▸ **Written exercise**:
Your task is to copy every line of the entries that contains "part".

▸ **Listed records**:
* start *

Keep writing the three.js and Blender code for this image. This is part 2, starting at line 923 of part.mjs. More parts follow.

* end *
* start *

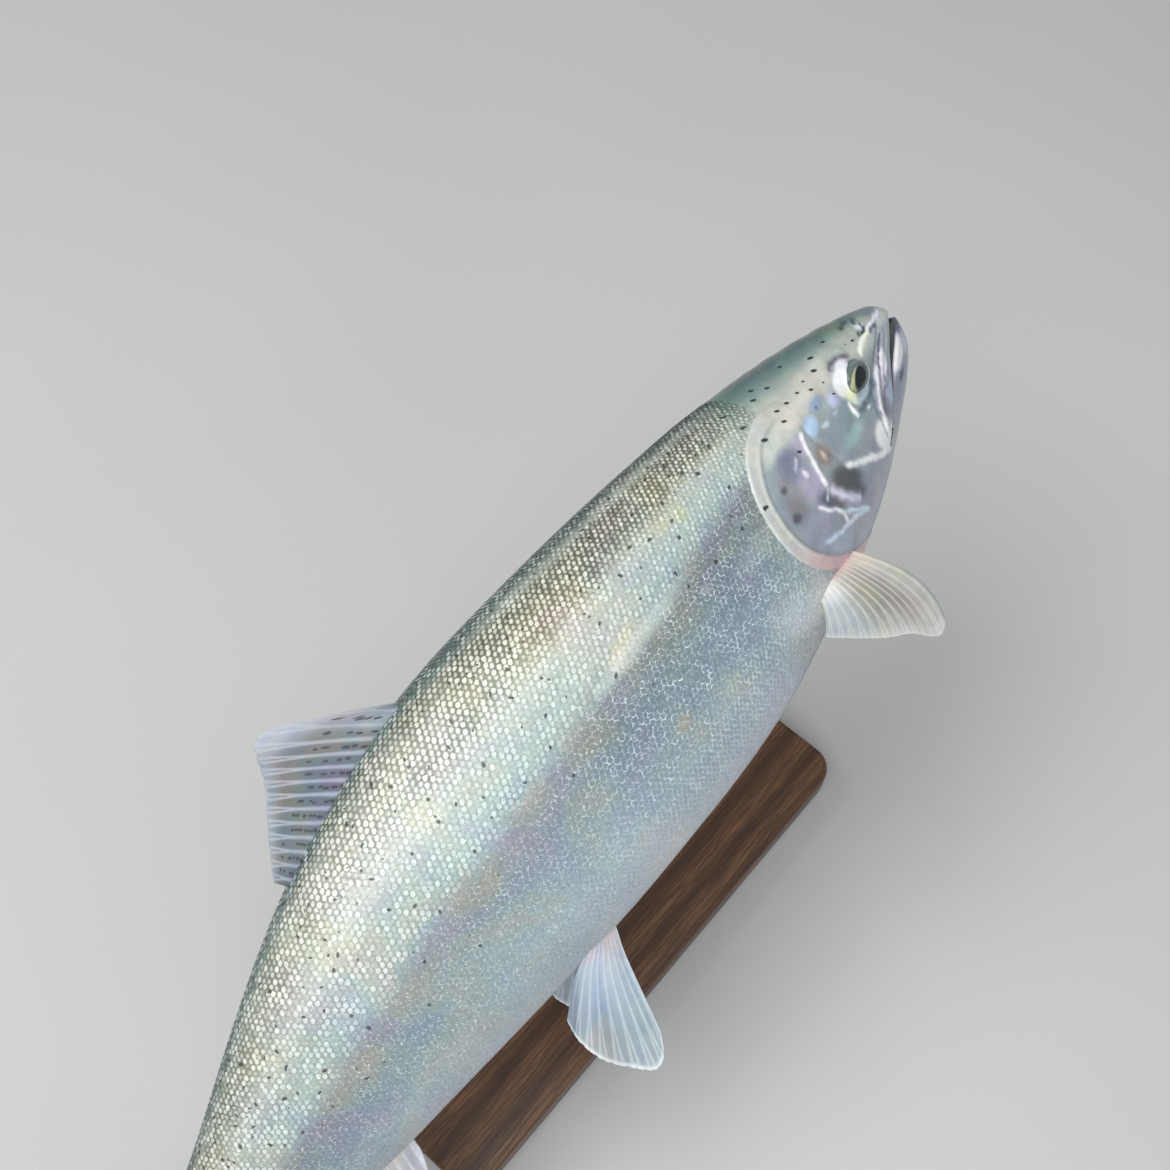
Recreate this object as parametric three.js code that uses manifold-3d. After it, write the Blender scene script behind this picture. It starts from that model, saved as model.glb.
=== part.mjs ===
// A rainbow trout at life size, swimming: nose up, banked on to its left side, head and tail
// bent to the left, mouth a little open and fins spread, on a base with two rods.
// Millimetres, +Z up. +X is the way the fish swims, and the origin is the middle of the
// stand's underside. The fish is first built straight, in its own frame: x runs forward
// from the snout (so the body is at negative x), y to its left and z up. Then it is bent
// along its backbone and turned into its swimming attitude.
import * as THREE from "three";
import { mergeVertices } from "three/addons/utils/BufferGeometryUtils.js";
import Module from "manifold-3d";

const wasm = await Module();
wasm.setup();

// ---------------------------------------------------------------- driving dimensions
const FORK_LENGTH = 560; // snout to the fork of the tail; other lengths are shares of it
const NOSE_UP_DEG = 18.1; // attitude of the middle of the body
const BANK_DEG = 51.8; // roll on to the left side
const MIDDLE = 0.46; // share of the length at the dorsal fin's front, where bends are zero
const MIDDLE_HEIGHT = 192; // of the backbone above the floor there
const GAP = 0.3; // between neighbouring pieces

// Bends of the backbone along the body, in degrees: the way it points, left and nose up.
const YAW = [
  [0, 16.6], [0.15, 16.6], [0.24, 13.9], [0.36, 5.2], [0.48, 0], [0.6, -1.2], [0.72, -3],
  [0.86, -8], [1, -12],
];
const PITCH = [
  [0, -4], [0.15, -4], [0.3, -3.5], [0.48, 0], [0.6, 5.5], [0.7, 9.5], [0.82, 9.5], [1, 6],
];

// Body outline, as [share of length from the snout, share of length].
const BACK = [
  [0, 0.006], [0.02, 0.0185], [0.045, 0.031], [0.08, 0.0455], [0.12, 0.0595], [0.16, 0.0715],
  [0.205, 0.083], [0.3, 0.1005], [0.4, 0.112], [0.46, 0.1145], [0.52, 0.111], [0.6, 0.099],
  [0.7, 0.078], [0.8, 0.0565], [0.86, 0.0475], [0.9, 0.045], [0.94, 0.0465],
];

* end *

▸ **Solution**:
Keep writing the three.js and Blender code for this image. This is part 2, starting at line 923 of part.mjs. More parts follow.
=== part.mjs ===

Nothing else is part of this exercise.